If you are planning a new blower, replacing an old blower, or comparing quotations, share your actual operating data with AS Engineers. Our team can review the requirement and suggest a suitable centrifugal blower configuration for your process conditions.
FAQs
What is the price of a centrifugal blower in India?
The price depends on airflow, static pressure, motor HP, impeller type, MOC, temperature, dust load, corrosion risk, accessories, testing, and documentation. A reliable industrial blower price needs a technical RFQ, not only HP or CFM.
What details are required for a centrifugal blower quotation?
The main details are airflow, static pressure, gas temperature, application, dust load, gas composition, MOC, drive type, operating hours, site condition, accessories, testing requirements, and documentation scope.
How do I calculate blower motor HP?
Motor HP can be estimated from airflow and pressure. In metric terms, air power kW equals airflow in m³/s multiplied by pressure in Pa divided by 1000. Then correct for fan efficiency, drive efficiency, and service margin before selecting the motor.

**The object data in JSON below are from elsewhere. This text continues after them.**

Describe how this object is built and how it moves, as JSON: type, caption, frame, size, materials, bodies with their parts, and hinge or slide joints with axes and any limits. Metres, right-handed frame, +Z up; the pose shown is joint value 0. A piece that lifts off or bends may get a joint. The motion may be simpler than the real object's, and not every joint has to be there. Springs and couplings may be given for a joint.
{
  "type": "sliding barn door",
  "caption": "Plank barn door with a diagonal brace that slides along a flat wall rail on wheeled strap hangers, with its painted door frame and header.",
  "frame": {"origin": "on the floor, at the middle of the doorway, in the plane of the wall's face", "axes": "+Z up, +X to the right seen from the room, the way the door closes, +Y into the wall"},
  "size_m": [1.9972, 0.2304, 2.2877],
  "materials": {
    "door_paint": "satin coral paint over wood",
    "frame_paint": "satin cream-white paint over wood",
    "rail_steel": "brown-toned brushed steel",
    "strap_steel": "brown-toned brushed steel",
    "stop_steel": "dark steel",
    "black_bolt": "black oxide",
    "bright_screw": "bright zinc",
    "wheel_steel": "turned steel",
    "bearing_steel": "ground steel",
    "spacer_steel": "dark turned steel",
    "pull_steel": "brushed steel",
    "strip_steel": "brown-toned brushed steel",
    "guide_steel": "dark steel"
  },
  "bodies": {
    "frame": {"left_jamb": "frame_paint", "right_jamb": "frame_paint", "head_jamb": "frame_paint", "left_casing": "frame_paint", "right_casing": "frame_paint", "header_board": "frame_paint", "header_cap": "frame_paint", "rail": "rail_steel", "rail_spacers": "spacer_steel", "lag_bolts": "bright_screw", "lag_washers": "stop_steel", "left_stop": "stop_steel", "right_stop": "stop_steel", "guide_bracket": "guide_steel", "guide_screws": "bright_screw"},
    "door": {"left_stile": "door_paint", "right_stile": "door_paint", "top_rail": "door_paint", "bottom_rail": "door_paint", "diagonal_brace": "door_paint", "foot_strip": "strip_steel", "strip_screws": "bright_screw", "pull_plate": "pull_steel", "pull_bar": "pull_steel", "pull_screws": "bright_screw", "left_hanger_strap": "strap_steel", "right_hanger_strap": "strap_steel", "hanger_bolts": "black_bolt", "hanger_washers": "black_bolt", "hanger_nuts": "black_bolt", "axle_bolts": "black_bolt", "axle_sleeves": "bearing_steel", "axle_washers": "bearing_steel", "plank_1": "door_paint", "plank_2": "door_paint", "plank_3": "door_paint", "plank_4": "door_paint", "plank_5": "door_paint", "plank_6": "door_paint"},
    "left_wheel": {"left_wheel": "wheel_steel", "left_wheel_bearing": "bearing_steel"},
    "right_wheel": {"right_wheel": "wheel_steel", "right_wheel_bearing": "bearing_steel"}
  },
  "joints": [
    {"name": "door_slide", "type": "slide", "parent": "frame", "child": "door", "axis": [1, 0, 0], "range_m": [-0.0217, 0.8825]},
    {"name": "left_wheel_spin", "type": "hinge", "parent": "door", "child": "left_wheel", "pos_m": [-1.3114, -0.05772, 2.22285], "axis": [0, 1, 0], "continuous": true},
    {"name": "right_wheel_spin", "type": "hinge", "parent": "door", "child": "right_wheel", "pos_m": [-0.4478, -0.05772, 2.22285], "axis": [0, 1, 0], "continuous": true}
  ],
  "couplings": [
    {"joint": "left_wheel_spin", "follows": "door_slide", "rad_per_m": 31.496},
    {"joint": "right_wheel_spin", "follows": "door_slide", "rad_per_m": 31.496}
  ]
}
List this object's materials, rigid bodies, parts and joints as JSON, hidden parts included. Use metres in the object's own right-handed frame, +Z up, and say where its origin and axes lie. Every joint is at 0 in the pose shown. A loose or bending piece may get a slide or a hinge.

What is the difference between CFM and CMH?
CFM means cubic feet per minute. CMH means cubic metres per hour. For conversion, 1 CFM equals approximately 1.699 CMH. To convert CMH to CFM, divide CMH by 1.699.
Why is a fan curve important in centrifugal blower selection?
A fan curve shows airflow, static pressure, absorbed power, efficiency, and operating point. It helps confirm whether the blower will run in a stable and efficient range without motor overload or low airflow.